Comment votre staff et votre club ont-ils réagi à cette annonce ?
La réaction a été très chaleureuse. La présidente, le staff technique, le personnel administratif et bien sûr les joueuses étaient tous ravis. Chez Mazembe, nous travaillons comme une famille, et chaque réussite individuelle est vécue comme une victoire collective. Cette nomination a apporté une belle énergie dans le groupe. Elle nous motive encore davantage à rester concentrées sur nos objectifs, notamment celui de conserver la Ligue des champions. C’est aussi un signe fort que le travail bien fait finit toujours par être reconnu.



Cette édition de la Ligue des Champions a une saveur particulière, puisque la gagnante représentera l’Afrique à la première Coupe des Championnes de la FIFA. Que ressentez-vous face à cette perspective mondiale ?

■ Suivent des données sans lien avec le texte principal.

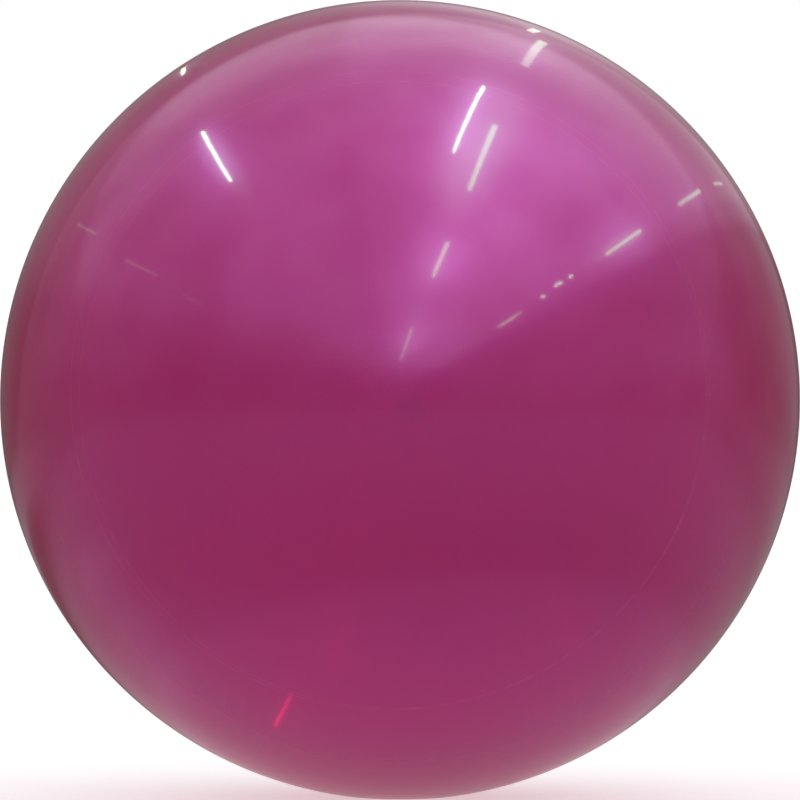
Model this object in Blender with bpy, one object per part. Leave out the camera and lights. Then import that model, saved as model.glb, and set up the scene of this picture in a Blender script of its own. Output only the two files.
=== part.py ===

C’est un tournant historique pour le football féminin. La création de la Coupe du Monde des clubs va donner une nouvelle dimension à notre discipline. Savoir que la gagnante de cette Ligue des champions portera les couleurs de toute l’Afrique sur la scène mondiale est une motivation extraordinaire. Cela va pousser les clubs à se structurer encore plus sérieusement, à investir dans la formation, les infrastructures et la performance. Pour les joueuses, ce sera une occasion unique de se confronter à ce qui se fait de mieux dans le monde. Nous, à Mazembe, nous voulons rêver grand et représenter dignement notre continent. Cela nous pousse à travailler chaque jour avec encore plus de rigueur.

Enfin, un mot pour vos supporters ?
Je veux avant tout leur dire merci. Les supporters du TP Mazembe sont incroyables. Ils nous soutiennent dans les bons comme dans les moments plus difficiles, et leur passion est une source d’énergie constante. Chaque victoire, chaque titre, c’est aussi pour eux. Nous savons que leurs attentes sont grandes, et nous ferons tout pour leur offrir à nouveau la joie d’un sacre continental. J’espère qu’ils continueront à croire en nous, à venir nombreux au stade et à porter fièrement les couleurs de Mazembe. Leur force est la nôtre.